CREATE TABLE `pmtext` (
  `pmtextid` int(10) unsigned NOT NULL AUTO_INCREMENT,
  `fromuserid` int(10) unsigned NOT NULL DEFAULT '0',
  `fromusername` varchar(100) NOT NULL DEFAULT '',
  `title` varchar(250) NOT NULL DEFAULT '',
  `message` mediumtext,
  `touserarray` mediumtext,
  `iconid` smallint(5) unsigned NOT NULL DEFAULT '0',
  `dateline` int(10) unsigned NOT NULL DEFAULT '0',
  `showsignature` smallint(5) unsigned NOT NULL DEFAULT '0',
  `allowsmilie` smallint(5) unsigned NOT NULL DEFAULT '1',
  `reportthreadid` int(10) unsigned NOT NULL DEFAULT '0',
  PRIMARY KEY (`pmtextid`),
  KEY `fromuserid` (`fromuserid`,`dateline`),
  KEY `fromuserid_only` (`fromuserid`),
  KEY `fromuserid_only2` (`fromuserid`)
) ENGINE=MyISAM AUTO_INCREMENT=118470 DEFAULT CHARSET=latin1
2

There are 2 answers

0
Erik H On

I think the reason why GROUP BY is causing such as increase in processing time is because of the LIMIT. When there's no GROUP BY the DB engine can stop processing rows in the query once it has found 50 that matches your criteria. With the GROUP BY clause though the entire table needs to be processed, grouped together and then the 50 first results will be returned. As for solution, would you get the correct result if you removed the GROUP BY and added "AND pm.parentpmid = 0" to the WHERE-clause? It seems the GROUP BY clause is there to remove rows with a parent from the result which is more efficiently done using WHERE (assuming all rows with a parent also has the parent present among the results).

0
Gert-Jan M On

In order to optimize your query, I need to know what you like to achieve with the group by clause. Could you give a small example filling of the tables with your expected outcome?

If you only want to show the parent mails then I agree with Erik H that it is better to use the following query:

SELECT pm.pmid
FROM pm, pmtext AS txt
WHERE pm.pmtextid = txt.pmtextid 
AND (pm.userid = 123 OR txt.fromuserid = 123)
AND pm.folderid != -1
AND pm.parentpmid = 0
LIMIT 0, 50;

but that gives a different result than your query does.

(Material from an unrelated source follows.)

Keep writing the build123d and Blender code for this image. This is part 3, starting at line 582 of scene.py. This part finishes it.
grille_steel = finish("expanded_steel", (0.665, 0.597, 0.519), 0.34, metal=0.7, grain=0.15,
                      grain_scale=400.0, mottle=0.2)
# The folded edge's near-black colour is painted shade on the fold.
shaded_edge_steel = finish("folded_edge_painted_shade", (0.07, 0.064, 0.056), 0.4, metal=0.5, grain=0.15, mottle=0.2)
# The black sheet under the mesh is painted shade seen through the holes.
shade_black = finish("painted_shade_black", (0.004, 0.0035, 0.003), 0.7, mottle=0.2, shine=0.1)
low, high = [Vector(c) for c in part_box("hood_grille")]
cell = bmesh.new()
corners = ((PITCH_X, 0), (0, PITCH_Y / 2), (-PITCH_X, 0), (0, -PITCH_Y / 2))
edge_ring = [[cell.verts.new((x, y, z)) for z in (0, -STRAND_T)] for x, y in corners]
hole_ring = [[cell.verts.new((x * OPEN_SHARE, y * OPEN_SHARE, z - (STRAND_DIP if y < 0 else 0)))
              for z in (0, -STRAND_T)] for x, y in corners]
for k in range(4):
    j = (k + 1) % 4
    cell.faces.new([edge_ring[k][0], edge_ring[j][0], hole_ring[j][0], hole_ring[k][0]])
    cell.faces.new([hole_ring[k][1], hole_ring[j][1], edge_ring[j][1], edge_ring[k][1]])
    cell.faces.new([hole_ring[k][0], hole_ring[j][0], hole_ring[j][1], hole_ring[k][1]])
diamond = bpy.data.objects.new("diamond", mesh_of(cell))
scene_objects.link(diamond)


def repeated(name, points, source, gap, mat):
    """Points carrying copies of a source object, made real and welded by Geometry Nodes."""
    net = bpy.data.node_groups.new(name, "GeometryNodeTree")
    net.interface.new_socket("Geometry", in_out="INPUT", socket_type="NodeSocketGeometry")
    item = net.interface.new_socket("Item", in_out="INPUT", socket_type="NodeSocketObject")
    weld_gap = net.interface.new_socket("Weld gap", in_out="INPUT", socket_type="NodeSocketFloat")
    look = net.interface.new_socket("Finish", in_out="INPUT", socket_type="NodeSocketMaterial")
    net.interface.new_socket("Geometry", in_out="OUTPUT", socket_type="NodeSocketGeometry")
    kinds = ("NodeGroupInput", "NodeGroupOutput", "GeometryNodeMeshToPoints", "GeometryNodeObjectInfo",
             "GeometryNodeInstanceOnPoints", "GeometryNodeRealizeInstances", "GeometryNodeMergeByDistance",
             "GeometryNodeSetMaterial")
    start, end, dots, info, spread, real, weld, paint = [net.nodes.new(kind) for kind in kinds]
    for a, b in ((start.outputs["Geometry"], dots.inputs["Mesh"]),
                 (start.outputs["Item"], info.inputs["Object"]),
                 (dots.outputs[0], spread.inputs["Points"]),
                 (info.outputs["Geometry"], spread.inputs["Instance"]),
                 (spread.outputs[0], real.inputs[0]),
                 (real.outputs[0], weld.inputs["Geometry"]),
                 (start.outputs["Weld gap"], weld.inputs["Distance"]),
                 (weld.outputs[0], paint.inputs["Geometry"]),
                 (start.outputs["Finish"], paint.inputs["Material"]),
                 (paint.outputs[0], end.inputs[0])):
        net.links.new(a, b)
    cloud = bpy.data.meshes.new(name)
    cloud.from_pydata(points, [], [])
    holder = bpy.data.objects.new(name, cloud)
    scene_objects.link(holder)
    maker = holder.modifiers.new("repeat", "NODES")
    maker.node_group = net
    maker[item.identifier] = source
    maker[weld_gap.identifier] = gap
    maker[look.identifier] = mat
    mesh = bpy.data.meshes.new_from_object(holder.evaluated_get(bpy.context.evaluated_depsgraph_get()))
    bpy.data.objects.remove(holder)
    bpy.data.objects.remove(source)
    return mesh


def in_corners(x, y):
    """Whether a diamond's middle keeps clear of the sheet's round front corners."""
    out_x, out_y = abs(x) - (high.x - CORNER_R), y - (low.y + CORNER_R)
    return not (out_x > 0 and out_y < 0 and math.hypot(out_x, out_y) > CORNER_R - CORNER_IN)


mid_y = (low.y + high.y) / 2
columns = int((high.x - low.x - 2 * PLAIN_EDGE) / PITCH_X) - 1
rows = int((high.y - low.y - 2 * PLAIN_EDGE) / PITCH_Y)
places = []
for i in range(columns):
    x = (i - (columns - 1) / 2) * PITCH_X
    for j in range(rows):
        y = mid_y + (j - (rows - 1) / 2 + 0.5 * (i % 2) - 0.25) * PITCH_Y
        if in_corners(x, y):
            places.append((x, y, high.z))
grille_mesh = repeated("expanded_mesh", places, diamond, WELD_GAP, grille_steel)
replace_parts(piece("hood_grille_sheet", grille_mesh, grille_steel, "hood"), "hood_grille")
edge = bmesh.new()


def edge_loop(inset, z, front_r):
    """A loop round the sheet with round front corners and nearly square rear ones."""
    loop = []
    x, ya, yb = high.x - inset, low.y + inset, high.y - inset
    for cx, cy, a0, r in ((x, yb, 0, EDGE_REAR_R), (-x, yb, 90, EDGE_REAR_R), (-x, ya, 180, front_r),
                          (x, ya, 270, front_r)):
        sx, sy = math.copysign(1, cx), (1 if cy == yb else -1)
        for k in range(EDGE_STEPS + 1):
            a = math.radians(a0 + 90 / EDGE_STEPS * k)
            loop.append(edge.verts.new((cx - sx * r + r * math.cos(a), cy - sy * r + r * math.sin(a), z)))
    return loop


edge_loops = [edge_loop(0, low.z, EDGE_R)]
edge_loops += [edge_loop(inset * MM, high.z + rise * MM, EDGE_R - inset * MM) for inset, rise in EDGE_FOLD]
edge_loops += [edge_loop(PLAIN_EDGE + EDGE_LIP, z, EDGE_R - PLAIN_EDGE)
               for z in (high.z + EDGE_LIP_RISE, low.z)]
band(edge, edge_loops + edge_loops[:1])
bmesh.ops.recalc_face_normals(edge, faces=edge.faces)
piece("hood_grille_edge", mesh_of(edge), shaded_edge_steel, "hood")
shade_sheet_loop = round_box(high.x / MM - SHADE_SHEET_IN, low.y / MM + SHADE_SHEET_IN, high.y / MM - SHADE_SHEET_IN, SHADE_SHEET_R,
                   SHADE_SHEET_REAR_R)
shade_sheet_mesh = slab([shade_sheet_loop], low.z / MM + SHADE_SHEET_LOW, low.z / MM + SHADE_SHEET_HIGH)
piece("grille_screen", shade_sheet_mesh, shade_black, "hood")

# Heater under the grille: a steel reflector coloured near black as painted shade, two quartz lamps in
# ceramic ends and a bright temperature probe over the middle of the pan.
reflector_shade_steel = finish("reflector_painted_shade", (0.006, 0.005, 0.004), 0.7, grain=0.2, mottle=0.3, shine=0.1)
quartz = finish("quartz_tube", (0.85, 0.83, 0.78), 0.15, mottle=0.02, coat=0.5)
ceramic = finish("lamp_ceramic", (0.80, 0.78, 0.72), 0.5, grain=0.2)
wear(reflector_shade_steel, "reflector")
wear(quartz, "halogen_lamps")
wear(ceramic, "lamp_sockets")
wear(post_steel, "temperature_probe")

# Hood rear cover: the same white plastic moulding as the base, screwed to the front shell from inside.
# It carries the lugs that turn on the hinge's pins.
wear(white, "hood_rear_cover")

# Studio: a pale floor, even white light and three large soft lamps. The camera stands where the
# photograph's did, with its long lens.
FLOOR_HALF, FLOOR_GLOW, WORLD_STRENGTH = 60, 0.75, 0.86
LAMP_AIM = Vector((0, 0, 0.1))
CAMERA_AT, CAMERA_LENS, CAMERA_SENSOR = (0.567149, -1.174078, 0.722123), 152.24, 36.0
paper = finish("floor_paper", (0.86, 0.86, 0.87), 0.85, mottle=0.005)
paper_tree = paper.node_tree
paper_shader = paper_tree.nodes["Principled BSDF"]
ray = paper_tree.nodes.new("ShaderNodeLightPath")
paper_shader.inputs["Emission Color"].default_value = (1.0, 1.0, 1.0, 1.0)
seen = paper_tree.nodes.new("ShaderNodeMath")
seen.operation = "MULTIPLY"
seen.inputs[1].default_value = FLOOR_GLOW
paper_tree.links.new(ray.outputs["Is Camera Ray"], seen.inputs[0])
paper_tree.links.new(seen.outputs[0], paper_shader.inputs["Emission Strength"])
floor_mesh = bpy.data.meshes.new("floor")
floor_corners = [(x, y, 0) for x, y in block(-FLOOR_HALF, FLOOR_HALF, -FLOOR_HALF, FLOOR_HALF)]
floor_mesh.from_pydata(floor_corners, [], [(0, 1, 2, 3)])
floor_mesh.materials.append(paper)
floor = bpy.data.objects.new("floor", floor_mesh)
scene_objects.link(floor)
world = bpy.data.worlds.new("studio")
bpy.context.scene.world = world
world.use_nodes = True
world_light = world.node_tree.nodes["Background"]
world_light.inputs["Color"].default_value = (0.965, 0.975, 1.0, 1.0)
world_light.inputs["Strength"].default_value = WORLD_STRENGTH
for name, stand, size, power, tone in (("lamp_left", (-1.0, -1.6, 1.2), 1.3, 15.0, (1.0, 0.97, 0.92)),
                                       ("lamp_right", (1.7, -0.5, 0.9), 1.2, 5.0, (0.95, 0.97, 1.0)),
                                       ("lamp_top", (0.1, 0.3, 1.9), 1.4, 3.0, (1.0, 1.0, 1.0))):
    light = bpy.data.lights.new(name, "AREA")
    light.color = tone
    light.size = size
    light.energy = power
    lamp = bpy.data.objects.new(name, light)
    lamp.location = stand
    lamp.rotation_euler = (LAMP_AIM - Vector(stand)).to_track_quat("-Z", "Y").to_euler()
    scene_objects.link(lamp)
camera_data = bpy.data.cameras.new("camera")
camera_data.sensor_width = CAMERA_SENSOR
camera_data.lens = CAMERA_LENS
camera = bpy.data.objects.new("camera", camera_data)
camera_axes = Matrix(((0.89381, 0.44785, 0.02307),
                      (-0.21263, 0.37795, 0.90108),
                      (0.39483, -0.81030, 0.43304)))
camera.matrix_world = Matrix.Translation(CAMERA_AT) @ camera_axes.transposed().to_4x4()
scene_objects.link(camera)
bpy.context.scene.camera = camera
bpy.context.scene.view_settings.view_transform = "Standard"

The effect of your GROUP BY looks quite arbitrary to me. Since the pmid is not part of an aggregate function and it is not grouped on, MySQL/mariaDB will return the first value that applies for the same grouping.

When I add the following values to your database:

INSERT INTO pmtext (`fromuserid`, `fromusername`,`title`,`message`,`touserarray`,`iconid`,`dateline`,`showsignature`,`allowsmilie`,`reportthreadid`)
VALUES 
    (123, 'Pete',  'Titlel',            'Hello1', '', 0, 0, 0, 1, 0),
    (123, 'Pete',  'Title2',            'Hello2', '', 0, 0, 0, 1, 0),
    (2,   'Hank',  'Re: Title1',        'Hello3', '', 0, 0, 0, 1, 0),
    (2,   'Hank',  'Re: Title2',        'Hello4', '', 0, 0, 0, 1, 0),
    (3,   'Chris', 'Re: Title2(a)',     'Hello5', '', 0, 0, 0, 1, 0),
    (2,   'Hank',  'Re: Re: Title2(a)', 'Hello6', '', 0, 0, 0, 1, 0),
    (123, 'Pete',  'Title3',            'Hello7', '', 0, 0, 0, 1, 0),
    (123, 'Pete',  'Re: Re: Title1',    'Hello8', '', 0, 0, 0, 1, 0),
    (123, 'Pete',  'Title4',            'Hello9', '', 0, 0, 0, 1, 0);

INSERT INTO pm ( `pmtextid`, `userid`, `folderid`, `messageread`, `parentpmid`)
VALUES
  (118470 , 123, 0, 0, 0),
  (118471 , 123, 0, 0, 0), 
  (118472 , 123, 0, 0, 221965),
  (118473 , 123, 0, 0, 221966), 
  (118474 , 123, 0, 0, 221966),
  (118475 , 123, 0, 0, 221969), 
  (118476 , 123, 0, 0, 0),
  (118477 , 123, 0, 0, 221967),
  (118478 , 123, 0, 0, 0);

Then your query will return:

  • 221965, That's "Title1"
  • 221966, That's "Title2"
  • 221972, That's "Re: Re: Title1"
  • 221970, That's "Re: Re: Title2(a)"
  • 221971, That's "Title3"
  • 221973, That's "Title4

Before I try to optimize your query, I need to know if this is the outcome that you expect.